Curated Content May 2022
A few pieces of content I thought were worthwhile in the month of May.
Articles
A case study in early-stage startup execution
Wave has a number of folks that I admire for their technical abilities and leadership philosophies, and this post summarizes a lot of thoughts I have about working in a startup and executing. A worthwhile read that summarizes some key operating attitudes in a startup, and illustrates them with great stories from the ground.
Farewell, Big Data
Andrew Ng on how we need more organizations to make useful AI available with smaller datasets by explicitly targeting weaknesses in your model's data set and improving it.
Books
Another month where I've been slowly making my way through books, but they've been lower on my list.
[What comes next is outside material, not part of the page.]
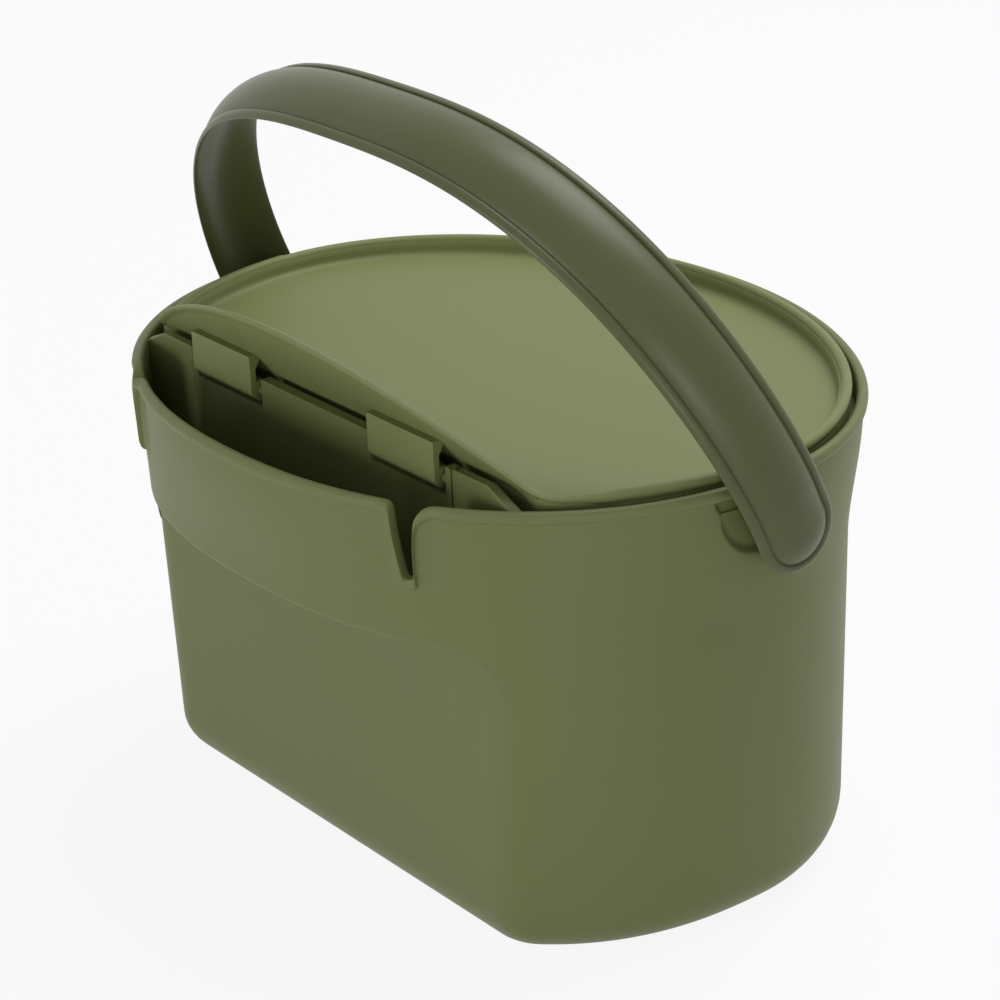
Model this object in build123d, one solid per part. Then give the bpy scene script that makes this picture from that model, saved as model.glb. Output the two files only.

I'm currently reading Imaginable by Jane McGonigal, and will likely give it a full recommendation, but I want to wrap it up to be able to give a full review.
Conference Talks
This month I didn't have any conference talks to watch in the pipeline, so I'm going to shamelessly plug my talk, Automated Browser Testing for LiveView Using Wallaby:
This talk is on using Wallaby, an Elixir wrapper around Chromedriver and Selenium webdriver, to power browser testing in an easy to use way.
Podcasts
On collaboration on teams and how to think about that with Woody Zuill, with a special emphasis on mob programming, though Woody isn't a hardliner about it.
Tweets
A great thread from Charity Majors on the fact that you're making a tradeoff between testing before production and in production. Obviously in safety critical applications you want to optimize for testing earlier and rigorously, but you also want to do what you can to reduce the risk of testing in production as much as possible, because sometimes the trade to create that environment for a line of business application can be too high.